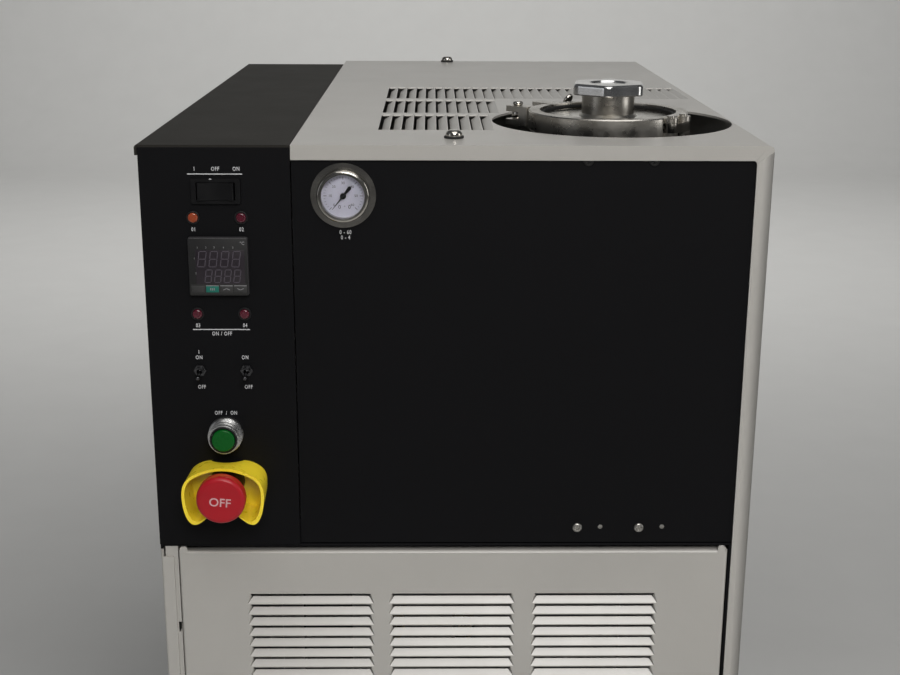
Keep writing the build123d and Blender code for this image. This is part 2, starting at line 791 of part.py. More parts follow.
# Temperature controller, a square panel instrument with a recessed face and a row of keys
controller_z = top - controller_drop
controller_proud = 5.0
controller_can = 44.8
face_size = 43.0
face_recess = 1.0
key_size = (7.0, 4.6)
key_pitch = 8.4
key_drop = 16.6
with BuildPart() as temperature_controller:
    with BuildSketch(front_plane(column_x, controller_z)):
        RectangleRounded(controller_side, controller_side, 1.5)
    extrude(amount=controller_proud)
    fillet(faces().sort_by(Axis.Y)[0].edges(), 0.8)
    with BuildSketch(front_plane(column_x, controller_z)):
        Rectangle(controller_can, controller_can)
    extrude(amount=-controller_depth)
    with BuildSketch(front_plane(column_x, controller_z, front - controller_proud)):
        RectangleRounded(face_size, face_size, 1)
    extrude(amount=-face_recess, mode=Mode.SUBTRACT)
    with BuildSketch(front_plane(column_x, controller_z - key_drop, front - controller_proud + face_recess)):
        with GridLocations(key_pitch, key_pitch, 4, 1):
            RectangleRounded(key_size[0], key_size[1], 0.8)
    extrude(amount=0.6)
keep(temperature_controller, "temperature_controller")

# Toggle switches: a threaded bushing with its nut, and a bat lever that points down at rest
toggle_z = top - toggle_drop
toggle_pivot_y = front - 2.0
lever_tilt = 13.0
bushing_radius = 3.15
bushing_proud = 6.0
bushing_tail = 10.0
bushing_nut = (5.2, 2.4)
socket_radius = 2.25
ball_radius = 2.2
lever_base_radius = 0.95
lever_tip_radius = 1.8
lever_length = 14.0
for name, x in (("heater_toggle", lamp_x[0]), ("remote_toggle", lamp_x[1])):
    with BuildPart() as bushing:
        with BuildSketch(front_plane(x, toggle_z, front + bushing_tail)):
            Circle(bushing_radius)
        extrude(amount=bushing_tail + bushing_proud)
        with BuildSketch(front_plane(x, toggle_z)):
            RegularPolygon(bushing_nut[0], 6)
        extrude(amount=bushing_nut[1])
        with BuildSketch(front_plane(x, toggle_z, toggle_pivot_y + 3)):
            Circle(socket_radius)
        extrude(amount=30, mode=Mode.SUBTRACT)
    keep(bushing, name + "_base")
    lever_plane = Plane(origin=(x, toggle_pivot_y, toggle_z), x_dir=(1, 0, 0),
                        z_dir=(0, -cos(radians(lever_tilt)), -sin(radians(lever_tilt))))
    with BuildPart() as lever:
        with BuildSketch(lever_plane):
            Circle(lever_base_radius)
        with BuildSketch(lever_plane.offset(lever_length)):
            Circle(lever_tip_radius)
        loft()
        fillet(faces().sort_by(Axis.Y)[0].edges(), 1.2)
        with Locations((x, toggle_pivot_y, toggle_z)):
            Sphere(ball_radius)
    keep(lever, name)

# Illuminated power button in a tall stepped metal bezel
power_z = top - power_drop
power_steps = ((14.5, 3.0), (13.6, 12.0), (12.6, 16.4))
power_front_ring = 11.9
power_proud = 17.0
power_bore = 9.8
power_clearance = 0.35
power_tail = 30.0
with BuildPart() as power_button_bezel:
    for radius, reach in power_steps:
        with BuildSketch(front_plane(column_x, power_z)):
            Circle(radius)
        extrude(amount=reach)
    with BuildSketch(front_plane(column_x, power_z)):
        Circle(power_front_ring)
    extrude(amount=power_proud)
    with BuildSketch(front_plane(column_x, power_z)):
        Circle(button_hole)
    extrude(amount=-power_tail)
    with BuildSketch(front_plane(column_x, power_z, front - power_proud)):
        Circle(power_bore)
    extrude(amount=-(power_proud + 10), mode=Mode.SUBTRACT)
keep(power_button_bezel, "power_button_bezel")

with BuildPart() as power_button:
    with BuildSketch(front_plane(column_x, power_z, front)):
        Circle(power_bore - power_clearance)
    extrude(amount=power_proud + 3.2)
    fillet(faces().sort_by(Axis.Y)[0].edges(), 1.2)
keep(power_button, "power_button")

# Emergency stop: collar, moulded guard and mushroom button
emergency_z = top - emergency_drop
collar_radius = 14.5
collar_proud = 24.0
stem_bore = 8.5
stem_clearance = 0.35
with BuildPart() as emergency_collar:
    with BuildSketch(front_plane(column_x, emergency_z)):
        Circle(collar_radius)
    extrude(amount=collar_proud)
    with BuildSketch(front_plane(column_x, emergency_z)):
        Circle(button_hole)
    extrude(amount=-power_tail)
    with BuildSketch(front_plane(column_x, emergency_z, front - collar_proud)):
        Circle(stem_bore)
    extrude(amount=-(collar_proud + 10), mode=Mode.SUBTRACT)
keep(emergency_collar, "emergency_collar")

# The guard's wall sweeps from a flat-topped base to a crowned rim, and curls into two lobes at the bottom
guard_inset = (0.93, 0.9)
guard_proud = 34.5
guard_base_plate = 2.5
guard_gap = 12.5
guard_base = ((0, 17), (18, 17), (30, 10), (33, -4), (22, -25), (13, -18.5), (0, -16.5))
guard_rim = ((0, 23.6), (18, 20), (30, 12.5), (34, -3), (23, -26.5), (13, -20), (0, -18))
notch_radius = 15.4
notch_depth = 9.0
guard_reach = 24.0


def guard_solid(inset, near, far):
    # The space inside the guard's outline between two reaches in front of the panel
    shrink_x, shrink_y = inset
    with BuildPart() as solid:
        for points, reach in ((guard_base, near), (guard_rim, far)):
            with BuildSketch(front_plane(column_x, emergency_z, front - reach)):
                with BuildLine():
                    Spline(*[(x * shrink_x, y * shrink_y) for x, y in points], tangents=((1, 0), (-1, 0)))
                    mirror(about=Plane.YZ)
                make_face()
        loft()
    return solid.part


guard_outside = guard_solid((1, 1), 0, guard_proud)
guard_inside = guard_solid(guard_inset, guard_base_plate, guard_proud + 0.1)
with BuildPart() as emergency_guard:
    add(guard_outside)
    add(guard_inside, mode=Mode.SUBTRACT)
    with BuildSketch(front_plane(column_x, emergency_z)):
        Circle(collar_radius)
    extrude(amount=guard_proud, mode=Mode.SUBTRACT)
    with Locations((column_x, front - guard_base_plate - guard_proud / 2, emergency_z - guard_reach)):
        Box(2 * guard_gap, guard_proud, guard_reach, mode=Mode.SUBTRACT)
    with Locations((column_x, front - notch_depth + notch_radius, emergency_z + guard_reach)):
        Cylinder(notch_radius, guard_reach, mode=Mode.SUBTRACT)
keep(emergency_guard, "emergency_guard")

head_radius = 20.2
head_thickness = 12.0
with BuildPart() as emergency_button:
    with BuildSketch(front_plane(column_x, emergency_z, front - front_reach + head_thickness)):
        Circle(head_radius)
    extrude(amount=head_thickness)
    fillet(faces().sort_by(Axis.Y)[0].edges(), 3.5)
    fillet(faces().sort_by(Axis.Y)[-1].edges(), 1.5)
    with BuildSketch(front_plane(column_x, emergency_z, front)):
        Circle(stem_bore - stem_clearance)
    extrude(amount=front_reach - head_thickness + 1)
keep(emergency_button, "emergency_button")

# Pressure gauge: flanged case with a rolled bezel, dial, needle and glass
case_front = front + panel_setback
case_proud = 9.0
case_back = 25.0
flange_thickness = 1.5
dial_proud = 2.0
dial_thickness = 0.8
spindle_bore = 0.85
with BuildPart() as gauge_case:
    with BuildSketch(front_plane(gauge_x, gauge_z, case_front)):
        Circle(gauge_flange_radius)
    extrude(amount=flange_thickness)
    with BuildSketch(front_plane(gauge_x, gauge_z, case_front)):
        Circle(gauge_bezel_radius)
    extrude(amount=case_proud)
    fillet(faces().sort_by(Axis.Y)[0].edges(), 2.2)
    with BuildSketch(front_plane(gauge_x, gauge_z, case_front)):
        Circle(gauge_can_radius - 0.2)
    extrude(amount=-case_back)
    with BuildSketch(front_plane(gauge_x, gauge_z, case_front - case_proud)):
        Circle(gauge_dial_radius)
    extrude(amount=-(case_proud - dial_proud), mode=Mode.SUBTRACT)
    with BuildSketch(front_plane(gauge_x, gauge_z, case_front)):
        Circle(spindle_bore)
    extrude(amount=10, both=True, mode=Mode.SUBTRACT)
keep(gauge_case, "gauge_case")

with BuildPart() as gauge_dial:
    with BuildSketch(front_plane(gauge_x, gauge_z, case_front - dial_proud)):
        Circle(gauge_dial_radius)
        Circle(spindle_bore, mode=Mode.SUBTRACT)
    extrude(amount=dial_thickness)
keep(gauge_dial, "gauge_dial")

needle_angle = 231.0
needle_length = 14.0
needle_tail = 8.2
needle_lift = 4.0
spindle_radius = 0.8
needle_plane = Plane(origin=(gauge_x, case_front - needle_lift, gauge_z),
                     x_dir=(cos(radians(needle_angle)), 0, sin(radians(needle_angle))), z_dir=(0, -1, 0))
with BuildPart() as gauge_needle:
    with BuildSketch(needle_plane):
        Polygon((-needle_tail, -1.5), (-3, -0.9), (needle_length, -0.15), (needle_length, 0.15), (-3, 0.9),
                (-needle_tail, 1.5), align=None)
        with Locations((-needle_tail, 0)):
            Circle(1.5)
        Circle(2.4)
    extrude(amount=0.6)
    with BuildSketch(needle_plane):
        Circle(spindle_radius)
    extrude(amount=-6)
keep(gauge_needle, "gauge_needle")

glass_lift = 6.4
with BuildPart() as gauge_glass:
    with BuildSketch(front_plane(gauge_x, gauge_z, case_front - glass_lift)):
        Circle(gauge_dial_radius)
    extrude(amount=1.4)
keep(gauge_glass, "gauge_glass")
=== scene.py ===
"""Packaged water chiller: finishes, pressed sheets, fasteners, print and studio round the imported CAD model.

Measures are metres in the model's own frame. Numbers that place() takes or that MM multiplies are in mm.
"""
import math

import bpy
from mathutils import Matrix, Vector


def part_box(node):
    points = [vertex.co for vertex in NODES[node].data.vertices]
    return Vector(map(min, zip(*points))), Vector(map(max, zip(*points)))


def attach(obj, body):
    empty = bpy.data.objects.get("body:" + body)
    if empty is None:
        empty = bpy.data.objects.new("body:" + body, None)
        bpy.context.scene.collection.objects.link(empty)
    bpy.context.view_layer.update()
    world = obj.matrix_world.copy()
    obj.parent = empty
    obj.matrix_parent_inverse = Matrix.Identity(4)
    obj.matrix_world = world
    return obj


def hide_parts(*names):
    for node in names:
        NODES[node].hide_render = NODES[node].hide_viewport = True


bl_info = {
    "name": "Water Chiller Looks",
    "version": (1, 0, 0),
    "blender": (4, 5, 0),
    "location": "View3D > Sidebar > Chiller",
    "description": "Dresses the chiller's CAD nodes and adds its fasteners, printed marks and studio",
    "category": "Object",
}

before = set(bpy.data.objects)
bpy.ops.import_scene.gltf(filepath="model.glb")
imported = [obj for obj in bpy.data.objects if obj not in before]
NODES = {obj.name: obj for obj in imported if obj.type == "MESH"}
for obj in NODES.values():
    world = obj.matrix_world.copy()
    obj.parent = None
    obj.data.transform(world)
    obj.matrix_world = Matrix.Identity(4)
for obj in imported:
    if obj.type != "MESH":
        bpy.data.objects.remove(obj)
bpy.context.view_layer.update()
MM = 0.001
BODY = "cabinet"

# The cabinet's left face, its front plane and its top, which every place is measured from
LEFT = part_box("control_panel")[0].x
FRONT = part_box("control_panel")[0].y
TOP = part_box("top_and_side_cover")[1].z

# Places of the controls on the panel
COLUMN = 61.2
LAMP_LEFT = COLUMN - 19.3
LAMP_RIGHT = COLUMN + 19.3
GAUGE = (163.0, -40.6)
CONTROLLER_Z = -98.3

# Directions that pieces face
FORWARD = (0, -1, 0)
LEFTWARD = (-1, 0, 0)
BACKWARD = (0, 1, 0)
UPWARD = (0, 0, 1)


def place(x, y, z):
    """A point x mm right of the left face, y mm behind the front and z mm above the top."""
    return Vector((LEFT + x * MM, FRONT + y * MM, TOP + z * MM))


def middle_of(node):
    low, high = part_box(node)
    return (low + high) / 2


def front_of(node):
    """How far the node's front lies behind the front plane, in mm."""
    return (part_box(node)[0].y - FRONT) / MM


CHANNELS = {"size": 3, "min": 0, "max": 1}


class ChillerFinish(bpy.types.PropertyGroup):
    """Colours of the painted, moulded and metal surfaces."""

    grey_paint: bpy.props.FloatVectorProperty(
        name="Grey paint", description="Colour of the grey powder coat", subtype="COLOR",
        default=(0.425, 0.412, 0.388), **CHANNELS)
    black_paint: bpy.props.FloatVectorProperty(
        name="Black paint", description="Colour of the black powder coat", subtype="COLOR",
        default=(0.0032, 0.0032, 0.0040), **CHANNELS)
    steel: bpy.props.FloatVectorProperty(
        name="Stainless steel", description="Colour of the polished stainless parts", subtype="COLOR",
        default=(0.60, 0.575, 0.53), **CHANNELS)
    chrome: bpy.props.FloatVectorProperty(
        name="Chrome", description="Colour of the plated filler cap", subtype="COLOR",
        default=(0.74, 0.74, 0.74), **CHANNELS)
    guard_yellow: bpy.props.FloatVectorProperty(
        name="Guard yellow", description="Colour of the moulded guard", subtype="COLOR",
        default=(0.97, 0.74, 0.035), **CHANNELS)
    stop_red: bpy.props.FloatVectorProperty(
        name="Stop red", description="Colour of the emergency button", subtype="COLOR",
        default=(0.38, 0.007, 0.015), **CHANNELS)
    lens_green: bpy.props.FloatVectorProperty(
        name="Green lens", description="Colour of the power button's lens", subtype="COLOR",
        default=(0.001, 0.085, 0.010), **CHANNELS)
    lens_orange: bpy.props.FloatVectorProperty(
        name="Orange lens", description="Colour of the level lamp", subtype="COLOR",
        default=(0.30, 0.055, 0.018), **CHANNELS)
    lens_red: bpy.props.FloatVectorProperty(
        name="Red lens", description="Colour of the dark red lamps", subtype="COLOR",
        default=(0.075, 0.004, 0.014), **CHANNELS)
    print_white: bpy.props.FloatVectorProperty(
        name="Print", description="Colour of the printed marks", subtype="COLOR",
        default=(0.58, 0.58, 0.60), **CHANNELS)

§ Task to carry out
Find the word "data" in the material, then list each line that holds it.

§ Solution to this task
    points = [vertex.co for vertex in NODES[node].data.vertices]
    empty = bpy.data.objects.get("body:" + body)
        empty = bpy.data.objects.new("body:" + body, None)
before = set(bpy.data.objects)
imported = [obj for obj in bpy.data.objects if obj not in before]
    obj.data.transform(world)
        bpy.data.objects.remove(obj)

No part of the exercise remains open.